The company recognized it needed to upgrade to new state-of-the art financial systems, but first had to decide if they were going to do it themselves (make) or turn to outsourcing (buy). The company chose to investigate outsourcing, believing it carried less risk since the supplier would be accountable for implementation and the on-going results. Also, they realized they could benefit from a tremendous upside and capture synergies with a BPO partner that weren't available if they attempted this themselves.

After receiving the proposals, we hit a snag. The suppliers' bids were way out of line with the buyer's affordability. The buyers understood they would have to spend more money to outsource, but hadn't planned on that much of an increase.

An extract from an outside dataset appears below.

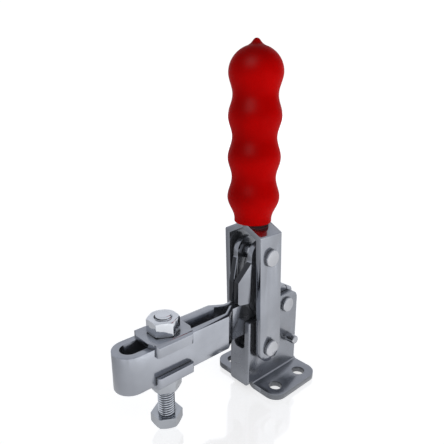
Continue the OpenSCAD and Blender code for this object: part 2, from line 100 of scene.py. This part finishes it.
soft_dome = dome(((0.0, 0.40), (0.4, 0.24), (1.0, 0.16)))
mirrored_dome = dome(((0.0, 0.95), (0.30, 0.80), (0.60, 0.90), (1.0, 0.75)))
backdrop = sky.nodes.new("ShaderNodeBackground")
backdrop.inputs["Color"].default_value = (1, 1, 1, 1)
backdrop.inputs["Strength"].default_value = 1.05
ray = sky.nodes.new("ShaderNodeLightPath")
lit_or_mirrored = sky.nodes.new("ShaderNodeMixShader")
seen = sky.nodes.new("ShaderNodeMixShader")
sky_out = sky.nodes.new("ShaderNodeOutputWorld")
for source, target in (
    (ray.outputs["Is Glossy Ray"], lit_or_mirrored.inputs["Fac"]),
    (soft_dome.outputs["Background"], lit_or_mirrored.inputs[1]),
    (mirrored_dome.outputs["Background"], lit_or_mirrored.inputs[2]),
    (ray.outputs["Is Camera Ray"], seen.inputs["Fac"]),
    (lit_or_mirrored.outputs["Shader"], seen.inputs[1]),
    (backdrop.outputs["Background"], seen.inputs[2]),
    (seen.outputs["Shader"], sky_out.inputs["Surface"]),
):
    sky.links.new(source, target)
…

Shaping and Optimizing Solutions

As the buyer's outsourcing advisor, we worked diligently with both the buyer's and suppliers' organizations to understand what was driving the higher costs. As a result, we found that the buyer's retained costs were too high and that the suppliers could reshape and further optimize their solution. Much like building a house, we found a lower grade of carpet and a few other tweaks could still meet the buyer's objectives at a more affordable cost.

The overall cost will still be more than they are spending today; they understood outsourcing was the right thing to do for their company because of all the other benefits. The end result created value by significantly impacting all corners of their business by:

  • Providing a more strategic focus (business/customer).
  • Receiving guaranteed service levels from the supplier.
  • Gaining access to world-class supplier capabilities.
  • Standardizing processes.
  • Accessing best practices.
  • Having the opportunity for continuous improvement and gain sharing.
  • Preserving capital since the supplier was making the investment.
  • Benefiting from a new technology platform with state-of-the-art financial software.
  • Lowering the risks of doing business with better information.
  • Gaining more control as well as more flexibility.

The buyer valued this long list of benefits and was willing to pay more to get them. The company understood that the value created was far worth the additional price when considering the positive impact on the business and the enterprise. That's when outsourcing can transform an organization, making it a new player in today's brave new world.

Lessons from the Outsourcing Journal:

  • Outsourcing is not just about saving money. It is also about creating and capturing long term sustainable value.
  • Outsourcing allowed this company to enter the 21st century with the best tools, capabilities and practices. These tools will enable the company to be more competitive by focusing on strategy and customers.
  • Shaping and optimizing solutions enables the buyer to create and capture value. "One size fits all" may work in commodity-type outsourcing. But the real value in BPO is to shape the solution that best matches up the unique needs of the buyer with the strength and capabilities of the supplier. That's what a win-win situation is all about!